Desjardins était « le vrai boss » de la FTQ-Construction, a constaté Ken Pereira. Il se servait de Jocelyn Dupuis dans l’espoir d’accéder au Fonds de solidarité de la FTQ. Desjardins en avait assez du contrôle exercé par Tony Accurso et Jean Lavallée sur le Fonds, et il réclamait « une petite partie » pour Dupuis et lui. « La guerre, c’était pour avoir accès à la chaise au Fonds de solidarité de la FTQ. Ça a commencé à me faire peur », a dit M. Pereira.

Réactions étonnantes

Les réactions de ses collègues de la FTQ-C étaient encore plus étonnantes. Le lendemain de son entretien amical avec Desjardins, ils ont recommencé à lui adresser la parole, mettant un bémol à une campagne de boycottage et de harcèlement qui durait depuis des semaines.

Les dirigeants de la FTQ-C avaient tenté de faire entendre raison à Ken Pereira par des méthodes plus conventionnelles à l’automne 2008.

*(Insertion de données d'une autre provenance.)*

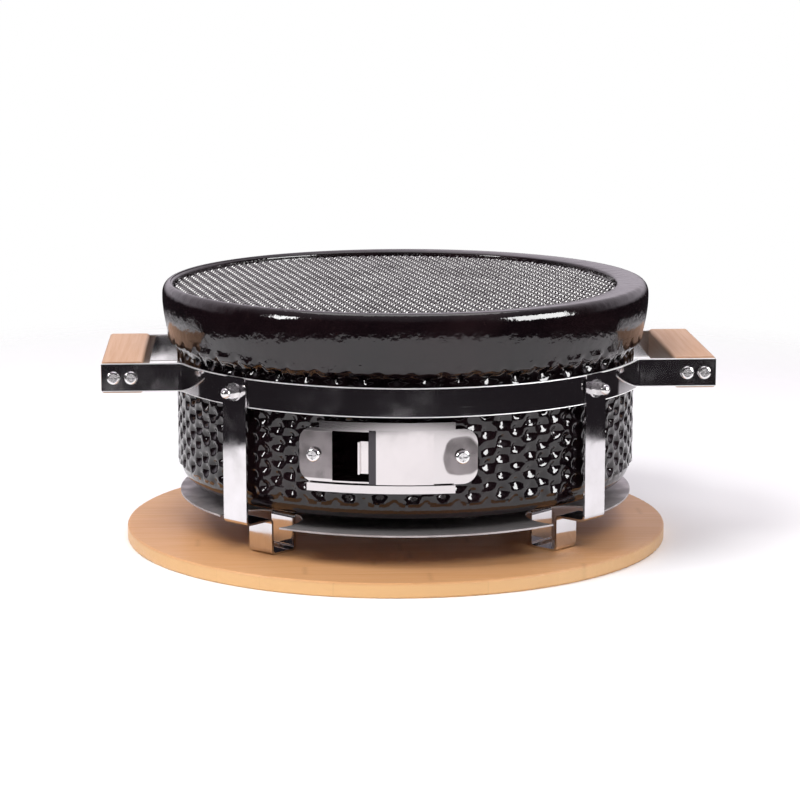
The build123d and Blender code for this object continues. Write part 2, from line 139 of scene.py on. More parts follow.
def tinted(tree, amount, dark, light):
    """A colour that goes from dark to light as the amount goes from 0 to 1.
    Either may be another colour's output."""
    mix = tree.nodes.new("ShaderNodeMix")
    mix.data_type = "RGBA"
    tree.links.new(amount, mix.inputs["Factor"])
    for socket, colour in ((mix.inputs["A"], dark), (mix.inputs["B"], light)):
        if isinstance(colour, tuple):
            socket.default_value = (*colour, 1.0)
        else:
            tree.links.new(colour, socket)
    return mix.outputs["Result"]


def laid_over(tree, colour, mask, share, tint):
    """The colour with a share of the tint over it where the mask is 1, and none where it is 0."""
    return tinted(tree, ranging(tree, mask, 0.0, share), colour, tint)


def finish_with(tree, shader, colour, roughness):
    """Gives the shader its colour and its roughness."""
    tree.links.new(colour, shader.inputs["Base Color"])
    tree.links.new(roughness, shader.inputs["Roughness"])


def raised(tree, shader, height, distance, strength=1.0):
    """Bump: the height, times the distance in metres, stands out of the surface."""
    bump = tree.nodes.new("ShaderNodeBump")
    bump.inputs["Distance"].default_value = distance
    bump.inputs["Strength"].default_value = strength
    tree.links.new(height, bump.inputs["Height"])
    tree.links.new(bump.outputs["Normal"], shader.inputs["Normal"])


def wear(node, material):
    """Puts the material on a solid, in place of its plain one."""
    for material_slot in nodes[node].material_slots:
        material_slot.material = material


def make_fibre_group():
    """Long fibres and slow patches of tone for wood: noise drawn out along X of the coordinates."""
    group = bpy.data.node_groups.new("wood_fibres", "ShaderNodeTree")
    group.interface.new_socket("Place", in_out="INPUT", socket_type="NodeSocketVector")
    group.interface.new_socket("Fineness", in_out="INPUT", socket_type="NodeSocketFloat")
    group.interface.new_socket("Fibres", in_out="OUTPUT", socket_type="NodeSocketFloat")
    group.interface.new_socket("Patches", in_out="OUTPUT", socket_type="NodeSocketFloat")
    start = group.nodes.new("NodeGroupInput")
    end = group.nodes.new("NodeGroupOutput")
    along = stretched(group, start.outputs["Place"], (0.035, 1.0, 1.0))
    fine = group.nodes.new("ShaderNodeTexNoise")
    fine.inputs["Detail"].default_value = 5.0
    fine.inputs["Roughness"].default_value = 0.65
    group.links.new(along, fine.inputs["Vector"])
    group.links.new(start.outputs["Fineness"], fine.inputs["Scale"])
    group.links.new(between(group, fine.outputs["Fac"], 0.34, 0.66), end.inputs["Fibres"])
    slow = stretched(group, start.outputs["Place"], (0.2, 1.0, 1.0))
    tone = cloud(group, slow, 28.0, detail=2.0)
    group.links.new(between(group, tone, 0.3, 0.7), end.inputs["Patches"])
    return group


wood_fibres = make_fibre_group()


def fibres_along(tree, place, fineness, turn=(0, 0, 0)):
    """The wood fibre group placed in a material, with its fibres turned to run along the piece."""
    grain = tree.nodes.new("ShaderNodeGroup")
    grain.node_tree = wood_fibres
    grain.inputs["Fineness"].default_value = fineness
    tree.links.new(stretched(tree, place, (1, 1, 1), turn), grain.inputs["Place"])
    return grain.outputs["Fibres"], grain.outputs["Patches"]


def make_bamboo():
    """Oiled bamboo. The whole part of Y over the strip's width picks each strip's tone, the rest of
    it marks the seams, and X over the strip's length marks the few darker joints across. A pale
    gold band just under the top edge is a painted highlight."""
    material, tree, shader, place = start_material("oiled_bamboo", 0.42)
    lengthwise, crosswise, upright = axes(tree, place)
    across = sums(tree, "DIVIDE", crosswise, BAMBOO_WIDTH)
    tone = tree.nodes.new("ShaderNodeTexWhiteNoise")
    tone.noise_dimensions = "1D"
    tree.links.new(sums(tree, "FLOOR", across), tone.inputs["W"])
    along = sums(tree, "DIVIDE", lengthwise, BAMBOO_LENGTH)
    along = sums(tree, "ADD", along, tone.outputs["Value"])
    seam = how_far(tree, sums(tree, "FRACT", across), 0.5)
    seam = between(tree, seam, 0.5 - SEAM_SHARE, 0.5)
    joint = how_far(tree, sums(tree, "FRACT", along), 0.5)
    joint = between(tree, joint, JOINT_SHARE, 0.0)
    # Painted highlight: a pale gold band just under the top edge, where the rounded edge catches
    # the light.
    highlight_start, highlight_full = HIGHLIGHT_BELOW_TOP
    edge_highlight = between(tree, upright, BOARD_TOP - highlight_start, BOARD_TOP - highlight_full)
    fibres, patches = fibres_along(tree, place, 420.0)
    strip_tone = ranging(tree, tone.outputs["Value"], 0.25, 0.75)
    bamboo = tinted(tree, strip_tone, BAMBOO_BROWN, BAMBOO_PALE)
    bamboo = laid_over(tree, bamboo, fibres, 0.28, FIBRE_BROWN)
    bamboo = laid_over(tree, bamboo, patches, 0.22, PATCH_GOLD)
    bamboo = laid_over(tree, bamboo, joint, 0.35, JOINT_BROWN)
    bamboo = laid_over(tree, bamboo, seam, 0.3, SEAM_BROWN)
    bamboo = laid_over(tree, bamboo, edge_highlight, 0.45, EDGE_HIGHLIGHT_GOLD)
    finish_with(tree, shader, bamboo, ranging(tree, fibres, 0.36, 0.50))
    raised(tree, shader, fibres, distance=0.00006)
    return material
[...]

À l’initiative d’Yves Mercure, la centrale a imposé un ultimatum de 48 heures à Ken Pereira pour qu’il rende les factures originales, sous peine de congédiement. Il remettra finalement des photocopies à Michel Arsenault et à Jean Lavallée, et il enverra les originaux à la SQ, à l’insu de ses collègues.